McMillen v. Itawamba County School District concerned a lesbian teenager who wished to wear a tuxedo to her school prom. In this case too the Court relied on the right to freedom of expression. The student argued that wearing a tuxedo had the “intent of communicating to the school community her social and political views that women should not be constrained to wear clothing that has traditionally been deemed ‘female’ attire”. The Court agreed that wearing a tuxedo was a form of expressive conduct protected by the First Amendment to the Constitution.

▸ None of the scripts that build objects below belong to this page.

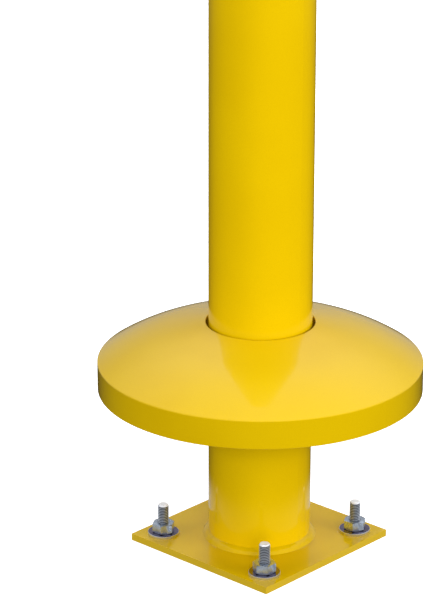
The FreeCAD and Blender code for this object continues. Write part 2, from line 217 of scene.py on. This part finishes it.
# the edges come out rounded by about 0.15 mm, less than PLATE_EDGE asks for
soften(plate, PLATE_EDGE, segments=3, angle=math.radians(40))
# the plate and the weld get a darker yellow than the post: painted shade for the shade under the
# cover
shaded_base_yellow = powder_coat("shaded_base_yellow", gloss=0.36, peel=0.00002, clouds=9, painted_shade_tone=0.85)
plate.data.materials.append(shaded_base_yellow)
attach(plate, "post")
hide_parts("base_plate")


# ---------------------------------------------------------------- weld
# Fillet weld run all round the foot of the post. Its face is a little raised and ripples where
# the welder moved on, and the powder coat over it smooths its toes into the post and the plate.

DOUBLES = 0.01 * MM


def turned(name, section, steps, closed=False):
    """Turn a section of (radius, height) points round the Z axis, as on a lathe.
    A section that isn't closed starts and ends on the axis."""
    radius, height = section[0]
    bpy.ops.object.select_all(action="DESELECT")
    bpy.ops.mesh.primitive_plane_add(size=MM, location=(radius, 0, height))
    piece = bpy.context.object
    piece.name = name
    piece.data.name = name
    bpy.ops.object.transform_apply(location=True, rotation=False, scale=False)
    bpy.ops.object.mode_set(mode="EDIT")
    bpy.ops.mesh.select_all(action="SELECT")
    bpy.ops.mesh.merge(type="CENTER")
    for (r0, z0), (r1, z1) in zip(section, section[1:]):
        bpy.ops.mesh.extrude_region_move(TRANSFORM_OT_translate={"value": (r1 - r0, 0, z1 - z0)})
    if closed:
        r1, z1 = section[-1]
        back = (radius - r1, 0, height - z1)
        bpy.ops.mesh.extrude_region_move(TRANSFORM_OT_translate={"value": back})
    bpy.ops.mesh.select_all(action="SELECT")
    bpy.ops.mesh.remove_doubles(threshold=DOUBLES)
    bpy.ops.mesh.select_all(action="SELECT")
    bpy.ops.mesh.spin(steps=steps, angle=math.tau, center=(0, 0, 0), axis=(0, 0, 1))
    bpy.ops.mesh.select_all(action="SELECT")
    bpy.ops.mesh.remove_doubles(threshold=DOUBLES)
    bpy.ops.mesh.normals_make_consistent(inside=False)
    bpy.ops.object.mode_set(mode="OBJECT")
    return piece


weld_low, weld_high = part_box("base_weld")
weld_foot = weld_low.z
post_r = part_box("post_tube")[1].x
weld_leg = weld_high.x - post_r
WELD_BULGE = 0.85 * MM
WELD_FACE_POINTS = 7
BEAD_STEPS = 360
TOE_SPREAD = 0.9 * MM
TOE_RISE = 0.5 * MM
SINK = 0.4 * MM
RIPPLE_LENGTH = 7 * MM
RIPPLE_HEIGHT = 0.5 * MM

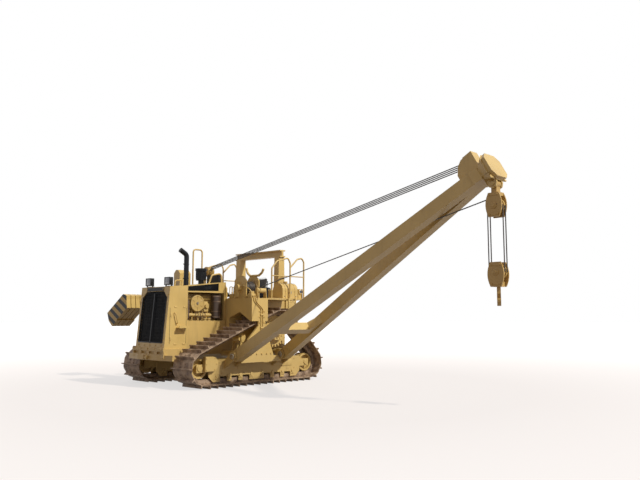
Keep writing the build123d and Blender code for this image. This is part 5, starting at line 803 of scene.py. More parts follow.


# The muffler's part of the dressing, behind the engine's own, is painted brown-black as painted shade of the dark
# recess it stands in.
MUFFLER_REACH_X = 0.735
RECESS_SHADE_BROWN = (0.045, 0.028, 0.018)
dressing_paint, tree, surface = paint_copy(engine_paint, "dressing_paint")
# Painted shade: behind this x the dressing takes a brown-black.
recess_shade_mask = value_math(tree, "LESS_THAN", object_axes(tree)[0], MIDDLE.x + MUFFLER_REACH_X)
tree.links.new(mix_colour(tree, recess_shade_mask, CAST_YELLOW, RECESS_SHADE_BROWN), surface.inputs["Paint"])
wear_material(("engine",), engine_paint)
wear_material(("engine_dressing",), dressing_paint)
ENGINE_FACE_Y = 0.290
COVER_PLACES_X = (0.76, 0.92, 1.08, 1.24, 1.40)
PUMP_PLACES_X = (1.02, 1.09, 1.16, 1.23, 1.30)
PUMP_Y = 0.355
OIL_FILTER_Y = 0.372
OIL_FILTER_TOP = 1.60
AIR_FILTER = Vector((1.18, 0.430, 2.0))

engine_side = bmesh.new()
for cover_x in COVER_PLACES_X:
    rounded_block(
        engine_side, (cover_x - 0.065, ENGINE_FACE_Y - 0.01, 1.34), (cover_x + 0.065, ENGINE_FACE_Y + 0.02, 1.50), 0.01
    )
rounded_block(engine_side, (0.70, ENGINE_FACE_Y - 0.01, 2.10), (1.46, ENGINE_FACE_Y + 0.05, 2.20), 0.012)
rounded_block(engine_side, (0.98, ENGINE_FACE_Y, 1.40), (1.36, ENGINE_FACE_Y + 0.10, 1.53), 0.015)
for pump_x in PUMP_PLACES_X:
    round_bar(engine_side, (pump_x, PUMP_Y, 1.52), (pump_x, PUMP_Y, 1.575), 0.016, 12, 0.003)
for filter_x in (0.80, 0.92):
    top = (filter_x, OIL_FILTER_Y, OIL_FILTER_TOP)
    round_bar(engine_side, (filter_x, OIL_FILTER_Y, 1.37), top, 0.052, 20, 0.010)
    turned(engine_side, top, UPWARDS, ((0.052, 0), (0.058, 0.004), (0.058, 0.028), (0.030, 0.036), (0, 0.036)), 20)
turned(
    engine_side, (0.90, 0.30, 1.93), SIDEWAYS,
    ((0.110, 0.0), (0.120, 0.03), (0.118, 0.07), (0.090, 0.10), (0.055, 0.105), (0.050, 0.15), (0, 0.15)), 28,
)
rounded_block(engine_side, (0.83, 0.30, 1.79), (0.97, 0.41, 1.86), 0.02)
turned(
    engine_side, AIR_FILTER, SIDEWAYS,
    ((0.196, -0.03), (0.203, -0.028), (0.203, 0.003), (0.196, 0.008), (0.172, 0.008), (0.168, 0.0)), 40,
)
rib_centre = AIR_FILTER + Vector((0, 0.003, 0))
for place in ring_places(rib_centre, 0.132, 6, SIDEWAYS):
    reach = (place - rib_centre).normalized()
    bent_pipe(engine_side, (place - reach * 0.035, place + reach * 0.04), 0.007, 0.01, 6)
both_sides(engine_side)
finished_piece("engine_side", engine_side, engine_paint, "chassis")

engine_pipes = bmesh.new()
for index, pump_x in enumerate(PUMP_PLACES_X):
    level = 0.012 * index
    line_x = pump_x - 0.10
    bent_pipe(
        engine_pipes,
        ((pump_x, PUMP_Y, 1.57), (pump_x, PUMP_Y, 1.63 + level), (line_x, 0.405, 1.66 + level),
         (line_x, 0.400, 1.80), (line_x, 0.30, 1.84)),
        0.006, 0.03, 7,
    )
for corners, radius, bend in (
    (((0.72, 0.30, 1.45), (0.72, 0.40, 1.45), (0.72, 0.40, 1.62), (0.80, 0.372, 1.64)), 0.013, 0.04),
    (((1.44, 0.30, 1.60), (1.44, 0.42, 1.60), (1.44, 0.42, 2.04), (1.40, 0.34, 2.08)), 0.022, 0.06),
    (((1.36, 0.345, 1.45), (1.53, 0.345, 1.45), (1.55, 0.40, 1.75), (1.55, 0.40, 2.16)), 0.018, 0.06),
):
    bent_pipe(engine_pipes, corners, radius, bend)
both_sides(engine_pipes)
dark_pipe = finish_material(
    "dark_pipe", DIRTY_STEEL, {"Steel": (0.05, 0.04, 0.035), "Dust Amount": 0.35}, bump=0.2, metallic=0.4
)
finished_piece("engine_pipes", engine_pipes, dark_pipe, "chassis")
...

In Thailand, the Chiang Mai Administrative Court examined the issue of gender non-conformity in terms of discrimination. In Teerarojjanapongs I and Champathong II v. Governor of Chiang Mai Province, a regulation prohibited individuals from appearing at the annual flower festival parade in clothing that expressed “sexual deviance”. The plaintiffs argued that the law would prevent transgender people from participating in the parade. The Court found that, under Article 30 of the Thai Constitution, all persons were equal before the law and enjoyed equal legal protection. This protection extended to individuals who dressed in a manner contrary to their gender, or, in the Court’s words, “persons who have sexual diversity”. Their right to cross-dress was thus viewed as an integral aspect of their identity. The approach of the Thai court is similar to the one Sweden adopted: its non-discrimination law prohibits discrimination on grounds of both transgender identity and expression, and the latter is described as dressing in a way that indicates one’s belief about “belong[ing] to another sex”.[8]

 


Footnotes    (↵ returns to text)

  1. Matthew Gayle, Note, ‘Female by Operation of Law: Feminist Jurisprudence and the Legal Imposition of Sex’ (Spring 2006), 12 William and Mary Journal of Women and the Law 737, 742.
  2. ‘Cross-dressing men flogged in Sudan for being ‘womanly’’’, BBC News (4 August 2010); ‘Sudan male models fined for make-up ‘indecency’, BBC News (8 December 2010); Amnesty International, Sudan: Abolish the Flogging of Women (London 2010).
  3. ‘Nigeria transvestite handed fine’, BBC News (15 February 2005); ‘Cross-dresser jailed in Nigeria’, BBC News (4 March 2008); ‘Cross-dressers’ in Nigeria court, BBC News (15 February 2008).
  4. Case pending in the High Court of Guyana. SASOD, Marking World Social Justice Day, Transgender citizens, supported by SASOD, move to the courts to challenge Guyana’s law against ‘‘cross-dressing’’, (Press Release 22 February 2010).
  5. City of Columbus v. Rogers, Ohio Supreme Court, 5 March 1975.
  6. William N. Eskridge, ‘Challenging the Apartheid of the Closet: Establishing Conditions for Lesbian and Gay Intimacy, Nomos, and Citizenship, 1961-1981’ (Spring 1997), 25 Hofstra Law Review 817, 862 & n. 196.
  7. Doe v. McConn, US District Court for the Southern District of Texas, 3 April 1980.
  8. EU Fundamental Rights Agency, Homophobia, transphobia and discrimination on grounds of sexual orientation and gender identity: comparative legal analysis (2010, Update), at 21.